■ EXERCISE TASK:
Repeat only the lines running from the beginning of the material through the line that contains "GROOVE_STOP = 0.020".

○ ○ ○ ○

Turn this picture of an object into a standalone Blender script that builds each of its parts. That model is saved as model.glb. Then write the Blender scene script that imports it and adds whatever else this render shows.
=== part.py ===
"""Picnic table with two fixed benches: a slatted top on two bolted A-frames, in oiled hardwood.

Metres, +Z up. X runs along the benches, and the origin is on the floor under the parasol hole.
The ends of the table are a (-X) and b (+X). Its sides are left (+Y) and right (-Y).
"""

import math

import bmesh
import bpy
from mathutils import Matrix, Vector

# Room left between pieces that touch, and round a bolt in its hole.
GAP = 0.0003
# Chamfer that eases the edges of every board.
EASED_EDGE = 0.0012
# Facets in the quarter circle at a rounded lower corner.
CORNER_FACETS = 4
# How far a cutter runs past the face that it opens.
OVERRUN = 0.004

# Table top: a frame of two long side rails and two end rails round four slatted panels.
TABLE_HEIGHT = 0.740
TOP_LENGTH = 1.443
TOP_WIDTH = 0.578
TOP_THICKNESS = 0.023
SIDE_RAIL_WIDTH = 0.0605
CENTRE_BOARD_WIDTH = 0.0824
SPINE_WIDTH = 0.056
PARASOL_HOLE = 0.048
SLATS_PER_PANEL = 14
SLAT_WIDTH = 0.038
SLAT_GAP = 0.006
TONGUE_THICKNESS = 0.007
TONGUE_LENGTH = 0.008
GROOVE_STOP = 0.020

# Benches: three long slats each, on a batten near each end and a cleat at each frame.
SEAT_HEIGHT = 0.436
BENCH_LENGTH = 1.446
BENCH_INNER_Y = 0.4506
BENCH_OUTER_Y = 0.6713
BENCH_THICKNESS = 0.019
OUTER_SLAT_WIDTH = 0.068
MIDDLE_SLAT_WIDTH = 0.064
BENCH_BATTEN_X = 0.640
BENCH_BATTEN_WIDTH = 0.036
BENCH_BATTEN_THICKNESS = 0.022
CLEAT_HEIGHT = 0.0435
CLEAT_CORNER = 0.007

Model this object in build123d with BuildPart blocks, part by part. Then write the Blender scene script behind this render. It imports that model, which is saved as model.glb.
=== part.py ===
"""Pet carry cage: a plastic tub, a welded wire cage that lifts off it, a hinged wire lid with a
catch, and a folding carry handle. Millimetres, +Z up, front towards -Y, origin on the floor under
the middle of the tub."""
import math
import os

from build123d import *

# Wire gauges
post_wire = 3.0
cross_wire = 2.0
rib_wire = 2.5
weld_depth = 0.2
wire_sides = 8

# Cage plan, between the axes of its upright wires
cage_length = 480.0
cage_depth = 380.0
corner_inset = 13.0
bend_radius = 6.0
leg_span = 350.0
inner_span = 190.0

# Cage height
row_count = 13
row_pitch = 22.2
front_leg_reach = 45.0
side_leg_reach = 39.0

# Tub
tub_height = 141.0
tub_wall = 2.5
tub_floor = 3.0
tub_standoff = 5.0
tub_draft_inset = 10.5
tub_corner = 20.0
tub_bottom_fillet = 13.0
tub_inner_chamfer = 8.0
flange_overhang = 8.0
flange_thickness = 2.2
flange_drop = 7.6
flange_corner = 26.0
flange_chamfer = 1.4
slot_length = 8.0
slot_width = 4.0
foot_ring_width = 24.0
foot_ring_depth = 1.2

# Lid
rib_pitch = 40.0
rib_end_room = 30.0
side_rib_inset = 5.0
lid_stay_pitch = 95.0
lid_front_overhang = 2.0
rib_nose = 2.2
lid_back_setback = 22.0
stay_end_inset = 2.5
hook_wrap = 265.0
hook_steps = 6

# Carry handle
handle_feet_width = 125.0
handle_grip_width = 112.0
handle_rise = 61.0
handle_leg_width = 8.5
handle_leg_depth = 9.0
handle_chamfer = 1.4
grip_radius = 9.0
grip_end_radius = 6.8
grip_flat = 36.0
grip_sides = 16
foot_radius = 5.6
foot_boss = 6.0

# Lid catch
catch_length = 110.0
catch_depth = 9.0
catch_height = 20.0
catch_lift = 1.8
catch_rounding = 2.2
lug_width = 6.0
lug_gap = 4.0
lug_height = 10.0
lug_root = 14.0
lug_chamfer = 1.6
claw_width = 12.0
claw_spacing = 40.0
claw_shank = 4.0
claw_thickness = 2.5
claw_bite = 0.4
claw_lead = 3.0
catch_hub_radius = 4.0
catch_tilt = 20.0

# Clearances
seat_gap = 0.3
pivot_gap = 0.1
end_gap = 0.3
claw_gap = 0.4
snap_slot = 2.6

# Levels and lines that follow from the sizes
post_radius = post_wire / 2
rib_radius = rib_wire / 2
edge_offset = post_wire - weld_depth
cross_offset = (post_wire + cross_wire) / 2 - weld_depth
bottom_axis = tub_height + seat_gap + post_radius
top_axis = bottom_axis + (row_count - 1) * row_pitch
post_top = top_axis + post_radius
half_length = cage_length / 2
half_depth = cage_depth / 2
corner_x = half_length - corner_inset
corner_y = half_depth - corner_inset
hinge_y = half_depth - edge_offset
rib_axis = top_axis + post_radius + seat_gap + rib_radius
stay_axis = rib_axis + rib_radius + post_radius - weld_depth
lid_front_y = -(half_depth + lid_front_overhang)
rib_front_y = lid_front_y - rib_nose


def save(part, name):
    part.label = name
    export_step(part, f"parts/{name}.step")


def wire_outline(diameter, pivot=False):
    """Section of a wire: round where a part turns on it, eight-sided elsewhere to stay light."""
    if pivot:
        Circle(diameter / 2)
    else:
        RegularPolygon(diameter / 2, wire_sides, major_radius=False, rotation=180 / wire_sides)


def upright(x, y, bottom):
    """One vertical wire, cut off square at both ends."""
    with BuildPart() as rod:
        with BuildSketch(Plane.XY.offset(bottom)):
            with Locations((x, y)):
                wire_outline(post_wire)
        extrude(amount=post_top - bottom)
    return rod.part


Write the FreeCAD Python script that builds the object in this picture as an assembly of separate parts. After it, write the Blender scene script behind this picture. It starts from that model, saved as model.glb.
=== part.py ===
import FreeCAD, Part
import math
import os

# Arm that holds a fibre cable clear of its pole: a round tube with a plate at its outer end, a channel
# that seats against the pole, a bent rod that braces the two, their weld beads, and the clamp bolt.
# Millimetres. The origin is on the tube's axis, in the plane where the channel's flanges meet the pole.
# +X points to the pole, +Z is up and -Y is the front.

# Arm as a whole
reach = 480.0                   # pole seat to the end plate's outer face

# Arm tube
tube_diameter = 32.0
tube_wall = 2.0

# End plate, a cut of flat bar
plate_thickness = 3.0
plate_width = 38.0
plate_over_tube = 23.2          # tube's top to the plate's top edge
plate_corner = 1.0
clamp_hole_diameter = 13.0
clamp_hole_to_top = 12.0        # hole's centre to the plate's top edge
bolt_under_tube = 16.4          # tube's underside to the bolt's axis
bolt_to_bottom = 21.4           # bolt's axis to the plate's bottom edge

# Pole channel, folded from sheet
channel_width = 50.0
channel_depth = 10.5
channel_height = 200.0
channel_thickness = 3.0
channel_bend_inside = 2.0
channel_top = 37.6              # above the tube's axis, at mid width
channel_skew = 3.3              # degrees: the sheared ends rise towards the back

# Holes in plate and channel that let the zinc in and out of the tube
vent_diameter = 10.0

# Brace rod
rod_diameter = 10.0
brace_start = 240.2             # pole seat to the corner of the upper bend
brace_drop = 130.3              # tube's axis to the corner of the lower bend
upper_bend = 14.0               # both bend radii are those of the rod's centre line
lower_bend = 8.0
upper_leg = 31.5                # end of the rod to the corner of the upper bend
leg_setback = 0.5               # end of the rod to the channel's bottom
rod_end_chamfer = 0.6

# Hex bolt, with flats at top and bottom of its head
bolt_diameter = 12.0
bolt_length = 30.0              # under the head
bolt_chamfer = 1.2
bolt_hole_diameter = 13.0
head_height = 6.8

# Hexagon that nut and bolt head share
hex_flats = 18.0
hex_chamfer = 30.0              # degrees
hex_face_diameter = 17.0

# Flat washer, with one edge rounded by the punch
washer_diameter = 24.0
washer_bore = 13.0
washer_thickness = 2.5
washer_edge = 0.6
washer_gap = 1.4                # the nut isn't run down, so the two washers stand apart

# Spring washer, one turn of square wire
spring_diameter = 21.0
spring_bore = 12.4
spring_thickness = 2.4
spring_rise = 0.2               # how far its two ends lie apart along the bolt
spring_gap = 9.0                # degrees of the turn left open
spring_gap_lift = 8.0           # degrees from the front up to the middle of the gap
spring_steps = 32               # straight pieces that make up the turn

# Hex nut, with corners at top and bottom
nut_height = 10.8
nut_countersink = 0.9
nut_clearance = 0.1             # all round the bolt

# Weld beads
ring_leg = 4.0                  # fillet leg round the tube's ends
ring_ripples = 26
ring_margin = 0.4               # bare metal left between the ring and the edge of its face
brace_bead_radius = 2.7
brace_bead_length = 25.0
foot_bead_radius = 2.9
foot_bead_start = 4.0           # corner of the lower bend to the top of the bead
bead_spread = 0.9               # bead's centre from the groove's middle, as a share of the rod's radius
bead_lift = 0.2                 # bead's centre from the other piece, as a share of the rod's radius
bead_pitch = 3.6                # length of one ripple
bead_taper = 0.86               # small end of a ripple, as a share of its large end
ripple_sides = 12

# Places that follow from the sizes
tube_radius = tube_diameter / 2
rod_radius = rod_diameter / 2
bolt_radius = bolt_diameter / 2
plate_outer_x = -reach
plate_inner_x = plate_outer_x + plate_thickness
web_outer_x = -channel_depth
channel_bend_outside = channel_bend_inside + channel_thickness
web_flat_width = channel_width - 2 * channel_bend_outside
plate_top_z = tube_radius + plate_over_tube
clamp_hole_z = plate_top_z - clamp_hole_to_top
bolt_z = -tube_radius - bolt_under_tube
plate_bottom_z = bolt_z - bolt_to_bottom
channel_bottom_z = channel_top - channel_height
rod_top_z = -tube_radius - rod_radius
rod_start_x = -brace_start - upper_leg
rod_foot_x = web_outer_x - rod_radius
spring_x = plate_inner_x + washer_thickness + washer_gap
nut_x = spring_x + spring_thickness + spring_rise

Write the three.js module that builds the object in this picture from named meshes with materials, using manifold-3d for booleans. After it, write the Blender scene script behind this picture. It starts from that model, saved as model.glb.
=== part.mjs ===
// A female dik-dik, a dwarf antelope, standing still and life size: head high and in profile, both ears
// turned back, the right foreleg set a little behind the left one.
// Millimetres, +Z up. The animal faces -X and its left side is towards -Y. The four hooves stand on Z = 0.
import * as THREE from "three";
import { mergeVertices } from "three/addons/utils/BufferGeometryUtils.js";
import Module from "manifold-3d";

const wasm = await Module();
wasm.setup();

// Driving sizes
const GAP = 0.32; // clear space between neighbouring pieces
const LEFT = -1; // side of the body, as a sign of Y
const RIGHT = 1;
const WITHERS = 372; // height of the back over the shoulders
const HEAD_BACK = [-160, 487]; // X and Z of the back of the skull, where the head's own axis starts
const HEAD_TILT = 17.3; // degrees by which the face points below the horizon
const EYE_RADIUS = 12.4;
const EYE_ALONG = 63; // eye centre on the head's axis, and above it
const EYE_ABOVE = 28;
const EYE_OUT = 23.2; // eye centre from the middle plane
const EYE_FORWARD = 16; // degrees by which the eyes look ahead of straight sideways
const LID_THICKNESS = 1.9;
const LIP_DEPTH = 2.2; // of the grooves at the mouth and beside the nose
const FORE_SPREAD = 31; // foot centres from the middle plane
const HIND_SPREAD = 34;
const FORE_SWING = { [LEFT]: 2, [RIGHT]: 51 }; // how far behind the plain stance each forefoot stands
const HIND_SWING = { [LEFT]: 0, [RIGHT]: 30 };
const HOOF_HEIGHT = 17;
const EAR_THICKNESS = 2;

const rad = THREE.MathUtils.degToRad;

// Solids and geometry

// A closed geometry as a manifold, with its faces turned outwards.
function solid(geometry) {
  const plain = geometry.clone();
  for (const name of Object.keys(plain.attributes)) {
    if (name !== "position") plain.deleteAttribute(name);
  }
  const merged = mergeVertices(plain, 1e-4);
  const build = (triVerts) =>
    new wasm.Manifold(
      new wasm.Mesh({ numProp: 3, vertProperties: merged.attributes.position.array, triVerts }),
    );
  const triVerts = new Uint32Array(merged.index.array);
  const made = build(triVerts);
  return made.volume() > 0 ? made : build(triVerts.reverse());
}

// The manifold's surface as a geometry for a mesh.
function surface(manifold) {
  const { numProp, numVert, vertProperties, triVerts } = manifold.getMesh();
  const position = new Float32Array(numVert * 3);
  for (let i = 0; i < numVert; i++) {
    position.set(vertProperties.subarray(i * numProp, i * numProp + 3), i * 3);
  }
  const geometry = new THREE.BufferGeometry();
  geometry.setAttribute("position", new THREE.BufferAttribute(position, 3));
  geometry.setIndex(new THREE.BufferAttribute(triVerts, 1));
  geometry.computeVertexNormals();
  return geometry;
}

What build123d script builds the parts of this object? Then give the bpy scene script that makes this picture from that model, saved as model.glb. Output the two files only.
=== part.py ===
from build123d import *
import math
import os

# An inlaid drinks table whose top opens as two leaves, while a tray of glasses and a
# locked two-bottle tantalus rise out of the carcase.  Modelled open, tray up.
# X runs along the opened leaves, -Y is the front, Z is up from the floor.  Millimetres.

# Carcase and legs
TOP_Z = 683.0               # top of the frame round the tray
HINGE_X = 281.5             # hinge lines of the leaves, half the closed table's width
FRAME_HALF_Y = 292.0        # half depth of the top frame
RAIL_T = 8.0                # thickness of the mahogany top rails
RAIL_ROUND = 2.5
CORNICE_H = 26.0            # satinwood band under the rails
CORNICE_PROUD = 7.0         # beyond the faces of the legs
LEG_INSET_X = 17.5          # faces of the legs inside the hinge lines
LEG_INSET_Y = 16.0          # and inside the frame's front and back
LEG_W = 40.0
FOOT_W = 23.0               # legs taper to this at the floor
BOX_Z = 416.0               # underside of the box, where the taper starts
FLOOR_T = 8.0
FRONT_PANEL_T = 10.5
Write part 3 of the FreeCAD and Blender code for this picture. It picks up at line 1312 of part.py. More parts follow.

○ ○ ○ ○

■ FINISHED ANSWER:
Turn this picture of an object into a standalone Blender script that builds each of its parts. That model is saved as model.glb. Then write the Blender scene script that imports it and adds whatever else this render shows.
=== part.py ===
"""Picnic table with two fixed benches: a slatted top on two bolted A-frames, in oiled hardwood.

Metres, +Z up. X runs along the benches, and the origin is on the floor under the parasol hole.
The ends of the table are a (-X) and b (+X). Its sides are left (+Y) and right (-Y).
"""

import math

import bmesh
import bpy
from mathutils import Matrix, Vector

# Room left between pieces that touch, and round a bolt in its hole.
GAP = 0.0003
# Chamfer that eases the edges of every board.
EASED_EDGE = 0.0012
# Facets in the quarter circle at a rounded lower corner.
CORNER_FACETS = 4
# How far a cutter runs past the face that it opens.
OVERRUN = 0.004

# Table top: a frame of two long side rails and two end rails round four slatted panels.
TABLE_HEIGHT = 0.740
TOP_LENGTH = 1.443
TOP_WIDTH = 0.578
TOP_THICKNESS = 0.023
SIDE_RAIL_WIDTH = 0.0605
CENTRE_BOARD_WIDTH = 0.0824
SPINE_WIDTH = 0.056
PARASOL_HOLE = 0.048
SLATS_PER_PANEL = 14
SLAT_WIDTH = 0.038
SLAT_GAP = 0.006
TONGUE_THICKNESS = 0.007
TONGUE_LENGTH = 0.008
GROOVE_STOP = 0.020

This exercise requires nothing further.